En cuanto al perfume elegido para el gran día, Diana optó por Quelques Fleurs de la casa parisina Houbigant. Mientras se lo ponía en las muñecas, se le cayó bastante por el vestido y le creó una pequeña mancha en la falda. Como no había tiempo de cambiársela, su maquilladora ese día, Barbara Daly, le dijo que lo tapara todo el rato con el ramo o con su mano. Es por eso que, durante gran parte de la ceremonia, se ve a Diana taparse un trozo de la falda repetidas veces.
El primer beso de casados
A pesar de que, generalmente, las parejas reales nunca se besaban en el balcón de palacio, en cuanto los recién casados aparecieron delante de la multitud, ésta comenzó a gritar “Kiss, kiss”, es decir, “beso, beso”. El príncipe Andrés le dijo a su hermano en broma: “Vamos, bésala”. Carlos, siempre respetuoso con el protocolo, le pidió permiso a su madre, la Reina si podía hacerlo. Ante la respuesta afirmativa de su madre, Carlos y Diana se besaron, dando lugar a una postal histórica de aquel momento.
La celebración y el menú
El festejo posterior a la boda fue muy exclusivo, ya que asistieron solamente 120 personas: teniendo en cuenta que se trata de la realeza, es un número reducido de invitados.

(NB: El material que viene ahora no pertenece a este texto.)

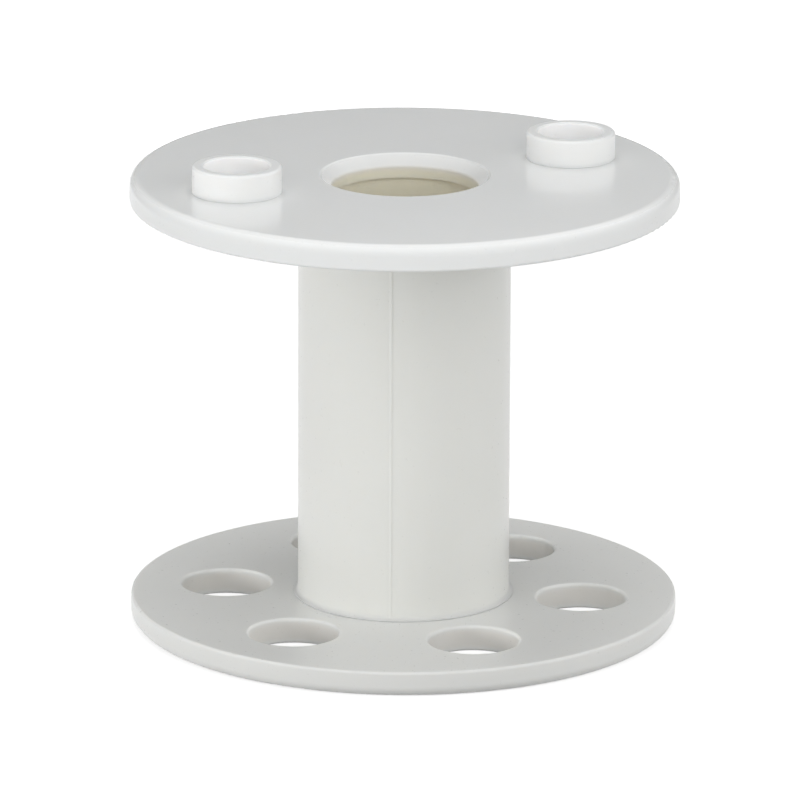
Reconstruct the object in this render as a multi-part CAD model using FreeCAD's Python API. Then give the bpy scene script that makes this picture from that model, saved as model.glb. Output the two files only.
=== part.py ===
import FreeCAD, Part
import os

# Empty moulded bobbin in three pieces: two flanges that snap into the ends of a barrel.
# Millimetres. The origin is the centre of the bottom flange's underside, +Z runs up the
# spindle axis, and the two pegs stand on the X axis.

# Flanges
flange_diameter = 63.5
top_thickness = 3.0
bottom_thickness = 3.0
outside_round = 1.2              # rim edge on the outside face
winding_round = 0.35             # rim edge on the winding side

# Spindle bore, the same in both flanges
bore_diameter = 17.0
bore_chamfer = 1.3               # at the outside face
bore_edge_round = 0.3            # softens both corners of that chamfer
bore_undercut = 0.3              # how far the snap ring's hollow reaches up into the plate

# Stacking pegs and the holes of the next bobbin that take them
pitch_diameter = 41.7
peg_count = 2
peg_diameter = 10.3
peg_height = 3.15
peg_top_round = 0.35
pocket_diameter = 7.6            # hollow in each peg
pocket_chamfer = 0.2
pocket_depth = 2.4
hole_count = 6
hole_clearance = 0.05            # all round a peg
hole_round = 0.35                # edge on the winding side
hole_chamfer = 0.2               # edge on the underside

# Snap ring under each flange, which plugs into the barrel
joint_clearance = 0.1
ring_step = 0.5                  # from the wall of the bore out to the inside of the ring
ring_wall = 1.2
ring_band = 2.4                  # unslotted part next to the flange
ring_lead = 0.8                  # straight part between the bead and the tip's chamfer
ring_tip_chamfer = 0.5
bead_height = 0.35               # how far the bead stands out of the ring
bead_width = 1.4
bead_distance = 4.0              # from the flange's face to the middle of the bead
slot_width = 2.0
slot_count = 4
key_count = 2                    # barrel ribs that enter the slots and set the angle

# Barrel
traverse = 47.1                  # winding length between the flanges
barrel_wall = 2.0
flare_radius = 0.5               # fillet at each end
flare_edge = 0.12                # thickness left at the fillet's thin edge
parting_angle = 60.0             # of the mould's parting line, and its twin opposite
parting_width = 0.3
parting_height = 0.06

overrun = 1.0                    # how far a cutting tool runs past a face
cut_tolerance = 0.0001           # lets a hole be cut that all but touches the rim's round

# Worked-out sizes, from the axis outward: the ring clears the bore and the barrel clears the ring
bore_radius = bore_diameter / 2
ring_inner = bore_radius + ring_step
ring_outer = ring_inner + ring_wall
barrel_bore = ring_outer + joint_clearance
barrel_diameter = 2 * (barrel_bore + barrel_wall)
barrel_radius = barrel_diameter / 2
barrel_middle = barrel_radius - barrel_wall / 2
flange_radius = flange_diameter / 2
pitch_radius = pitch_diameter / 2
peg_radius = peg_diameter / 2
pocket_radius = pocket_diameter / 2
hole_radius = peg_radius + hole_clearance

# Worked-out sizes, along the axis
bead_start = bead_distance - bead_width / 2
bead_end = bead_distance + bead_width / 2
ring_length = bead_end + ring_lead + ring_tip_chamfer
barrel_bottom = bottom_thickness
barrel_top = barrel_bottom + traverse
peg_tip = top_thickness + peg_height
pocket_floor = peg_tip - pocket_depth

Z = FreeCAD.Vector(0, 0, 1)
CENTRE = FreeCAD.Vector(0, 0, 0)


def cylinder(radius, low, high):
    return Part.makeCylinder(radius, high - low, FreeCAD.Vector(0, 0, low))


def turned(outline):
    """Turn a closed outline of (radius, height) corners into a solid round the axis."""
    corners = [FreeCAD.Vector(r, 0, z) for r, z in outline]
    wire = Part.makePolygon(corners + corners[:1])
    return Part.Face(wire).revolve(CENTRE, Z, 360)


def radial_block(inner, outer, width, low, high, angle):
    """A straight block that runs outward from inner to outer radius at one angle."""
    block = Part.makeBox(outer - inner, width, high - low, FreeCAD.Vector(inner, -width / 2, low))
    return block.rotate(CENTRE, Z, angle)


def around(count, first_angle=0.0):
    """Evenly spaced angles, in degrees."""
    return [first_angle + 360.0 / count * i for i in range(count)]


def on_pitch_circle(feature, count, first_angle=0.0):
    """Copies of a feature drawn on the axis, set round the pitch circle."""
    copies = []
    for angle in around(count, first_angle):
        copy = feature.copy()
        copy.translate(FreeCAD.Vector(pitch_radius, 0, 0))
        copies.append(copy.rotate(CENTRE, Z, angle))
    return copies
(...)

El menú estaba completamente escrito en francés, una costumbre que data de los tiempos de la reina Victoria. Durante la velada se ofrecieron Quenelles de Barbue Cardinal, seguido de Suprême de Volaille acompañado de Fêves au Beurre, Maïs à la Créme et Pomme Nouvelles. Luego se sirvió una ensalada y se acabó con fresas con Crème Caillée.
Según los expertos en realeza, el menú que se ofreció en la boda de julio de 1981 fue de una gran sencillez si lo comparamos con el de otros enlaces. Sin embargo, la selección de vinos fue de altísima calidad: un Brauneberger Juffer Spätlese de 1976, un Château Latour 1959, seguido de champán Krug de 1969.
Las exquisiteces dulces fueron, nada menos, que veintisiete tortas gourmet. Y la torta oficial de bodas fue una creación del pastelero David Avery, jefe de la Royal Naval Cookery School. Estaba hecha de bizcochuelo de frutas, medía más de metro y medio de alto y estaba compuesta por cinco pisos con forma de pentágono. Como adornos se escogieron columnas corintias, flores y los escudos de armas de ambas familias.
En 1981 el costo de la boda fue de 48 millones de dólares, cifra que actualizada a la fecha, ascendería a 135.